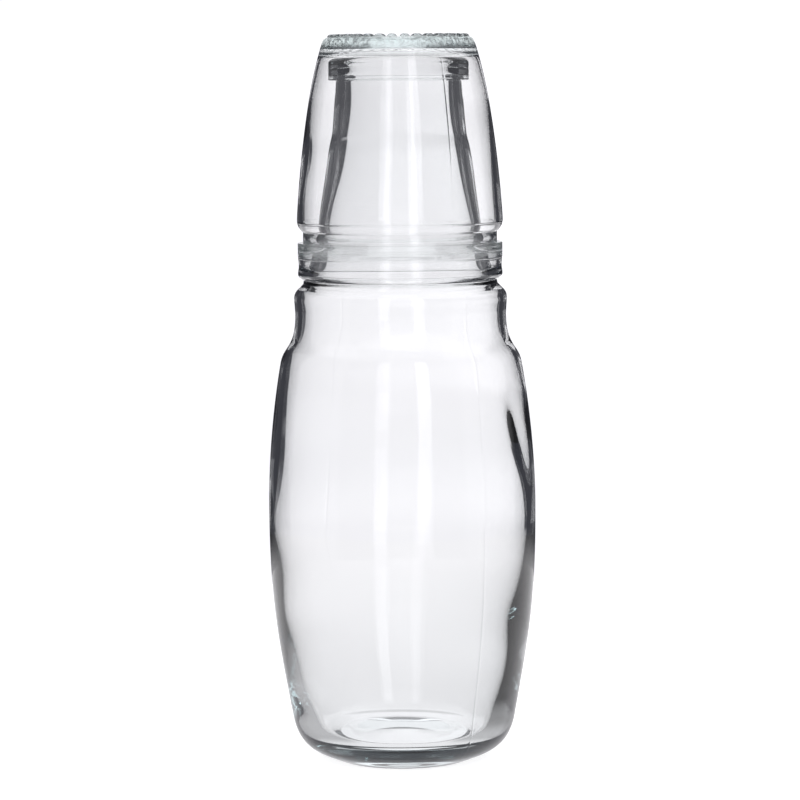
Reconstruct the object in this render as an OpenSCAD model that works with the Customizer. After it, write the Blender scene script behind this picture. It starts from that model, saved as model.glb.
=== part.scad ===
// Bedside water carafe with a tumbler that stands upside down over its neck as a lid.
// Each is one piece of thick clear glass, turned about the upright axis. The origin is the
// centre of the foot, on the table. A place on an outline is written [radius, height].

/* [Carafe foot and heel] */
// Outer radius of the flat ring that the carafe stands on
foot_r = 22.7; // [20:0.1:26]
// Width of that flat ring
foot_ring_w = 2.2; // [1.5:0.1:4]
// Depth of the hollow under the base
punt_depth = 2.2; // [1:0.1:4]
// Radius where the rounded heel runs into the side
heel_r = 38.5; // [35:0.1:41]
// Height of the rounded heel
heel_h = 15.5; // [12:0.1:20]

/* [Carafe body] */
// Radius of the belly at its fullest
belly_r = 46; // [43:0.1:52]
// Height from the heel to the fullest part
belly_rise = 72.5; // [60:0.5:90]
// Radius where the side starts to turn in to the waist
hip_r = 41.5; // [39:0.1:42.5]
// Height from the fullest part to that turn
hip_rise = 49.7; // [40:0.1:60]
// Height of the turn into the waist
waist_rise = 16.8; // [13:0.1:22]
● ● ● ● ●
• [What to do]:
Each line of the material above needs to be quoted exactly, please.

• [Output of the task]:
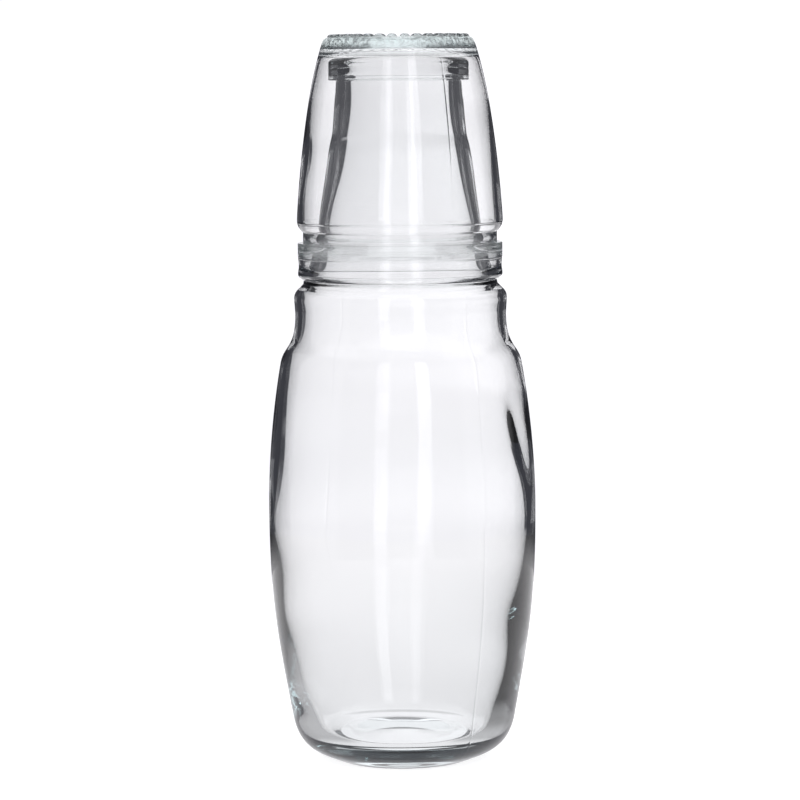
Reconstruct the object in this render as an OpenSCAD model that works with the Customizer. After it, write the Blender scene script behind this picture. It starts from that model, saved as model.glb.
=== part.scad ===
// Bedside water carafe with a tumbler that stands upside down over its neck as a lid.
// Each is one piece of thick clear glass, turned about the upright axis. The origin is the
// centre of the foot, on the table. A place on an outline is written [radius, height].

/* [Carafe foot and heel] */
// Outer radius of the flat ring that the carafe stands on
foot_r = 22.7; // [20:0.1:26]
// Width of that flat ring
foot_ring_w = 2.2; // [1.5:0.1:4]
// Depth of the hollow under the base
punt_depth = 2.2; // [1:0.1:4]
// Radius where the rounded heel runs into the side
heel_r = 38.5; // [35:0.1:41]
// Height of the rounded heel
heel_h = 15.5; // [12:0.1:20]

/* [Carafe body] */
// Radius of the belly at its fullest
belly_r = 46; // [43:0.1:52]
// Height from the heel to the fullest part
belly_rise = 72.5; // [60:0.5:90]
// Radius where the side starts to turn in to the waist
hip_r = 41.5; // [39:0.1:42.5]
// Height from the fullest part to that turn
hip_rise = 49.7; // [40:0.1:60]
// Height of the turn into the waist
waist_rise = 16.8; // [13:0.1:22]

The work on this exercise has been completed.